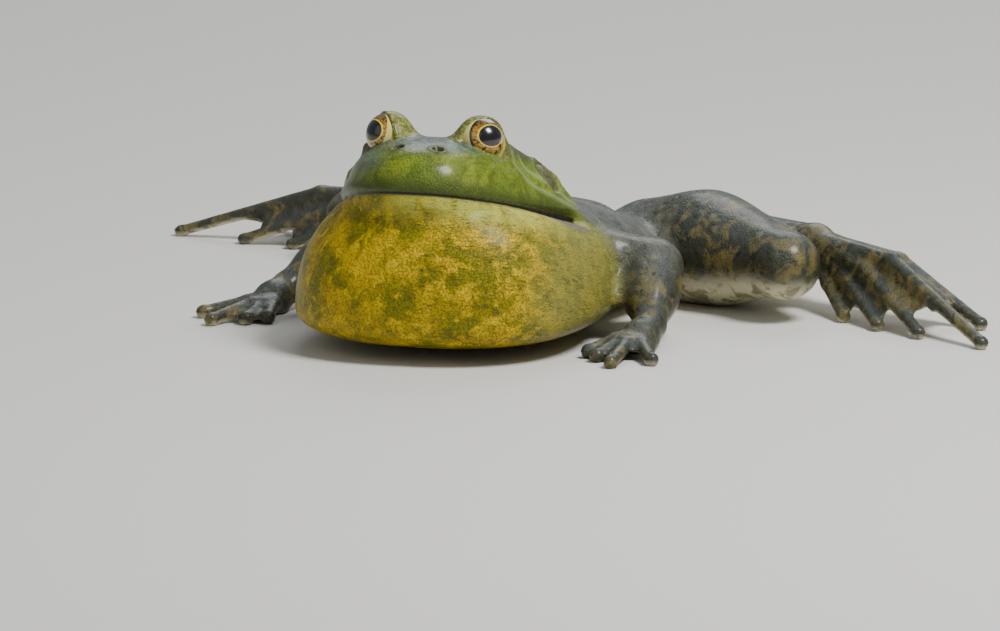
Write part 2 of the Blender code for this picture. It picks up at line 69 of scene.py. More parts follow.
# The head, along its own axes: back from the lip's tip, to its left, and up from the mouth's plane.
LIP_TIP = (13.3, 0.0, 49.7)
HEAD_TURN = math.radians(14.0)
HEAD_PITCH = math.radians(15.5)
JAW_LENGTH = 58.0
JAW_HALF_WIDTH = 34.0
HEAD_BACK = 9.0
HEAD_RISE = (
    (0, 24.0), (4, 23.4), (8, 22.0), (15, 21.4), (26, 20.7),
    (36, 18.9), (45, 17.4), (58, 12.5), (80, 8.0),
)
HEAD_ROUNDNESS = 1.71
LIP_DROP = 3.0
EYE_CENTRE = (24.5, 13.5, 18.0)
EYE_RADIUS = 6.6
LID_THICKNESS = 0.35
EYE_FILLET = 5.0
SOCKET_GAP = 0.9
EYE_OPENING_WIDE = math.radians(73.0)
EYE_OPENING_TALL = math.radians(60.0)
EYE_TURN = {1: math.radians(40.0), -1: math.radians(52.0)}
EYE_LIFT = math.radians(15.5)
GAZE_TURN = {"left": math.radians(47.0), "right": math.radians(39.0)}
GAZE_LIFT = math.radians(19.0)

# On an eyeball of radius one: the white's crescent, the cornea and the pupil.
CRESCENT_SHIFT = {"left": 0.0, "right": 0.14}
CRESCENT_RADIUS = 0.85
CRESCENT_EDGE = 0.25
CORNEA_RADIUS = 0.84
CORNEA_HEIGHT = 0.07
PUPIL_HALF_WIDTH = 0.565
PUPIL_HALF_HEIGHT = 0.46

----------

• _Exercise instructions_: Copy out each line exactly as written.

• _Exercise result_:
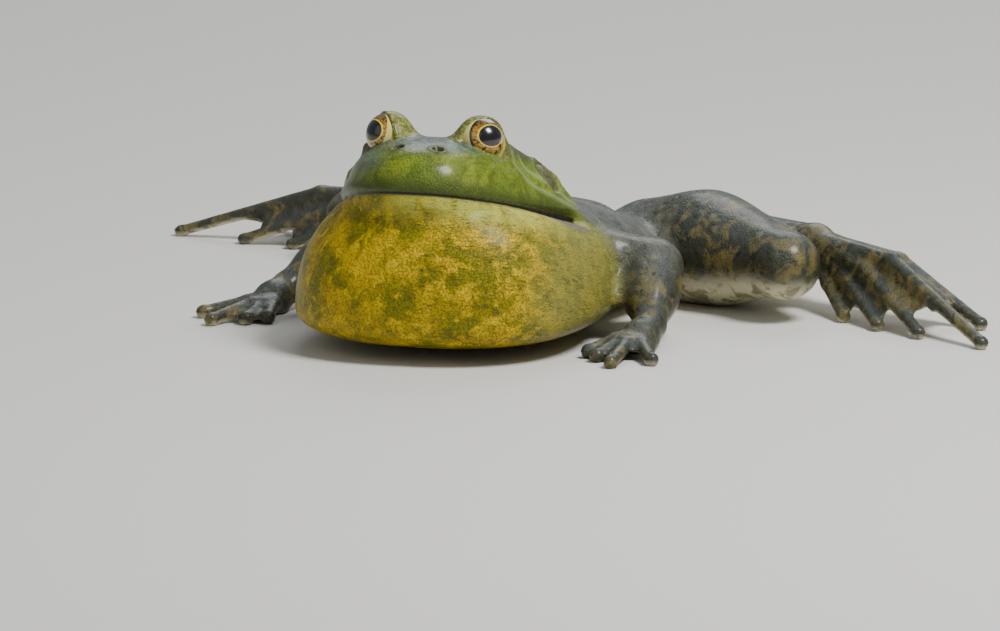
Write part 2 of the Blender code for this picture. It picks up at line 69 of scene.py. More parts follow.
# The head, along its own axes: back from the lip's tip, to its left, and up from the mouth's plane.
LIP_TIP = (13.3, 0.0, 49.7)
HEAD_TURN = math.radians(14.0)
HEAD_PITCH = math.radians(15.5)
JAW_LENGTH = 58.0
JAW_HALF_WIDTH = 34.0
HEAD_BACK = 9.0
HEAD_RISE = (
    (0, 24.0), (4, 23.4), (8, 22.0), (15, 21.4), (26, 20.7),
    (36, 18.9), (45, 17.4), (58, 12.5), (80, 8.0),
)
HEAD_ROUNDNESS = 1.71
LIP_DROP = 3.0
EYE_CENTRE = (24.5, 13.5, 18.0)
EYE_RADIUS = 6.6
LID_THICKNESS = 0.35
EYE_FILLET = 5.0
SOCKET_GAP = 0.9
EYE_OPENING_WIDE = math.radians(73.0)
EYE_OPENING_TALL = math.radians(60.0)
EYE_TURN = {1: math.radians(40.0), -1: math.radians(52.0)}
EYE_LIFT = math.radians(15.5)
GAZE_TURN = {"left": math.radians(47.0), "right": math.radians(39.0)}
GAZE_LIFT = math.radians(19.0)

# On an eyeball of radius one: the white's crescent, the cornea and the pupil.
CRESCENT_SHIFT = {"left": 0.0, "right": 0.14}
CRESCENT_RADIUS = 0.85
CRESCENT_EDGE = 0.25
CORNEA_RADIUS = 0.84
CORNEA_HEIGHT = 0.07
PUPIL_HALF_WIDTH = 0.565
PUPIL_HALF_HEIGHT = 0.46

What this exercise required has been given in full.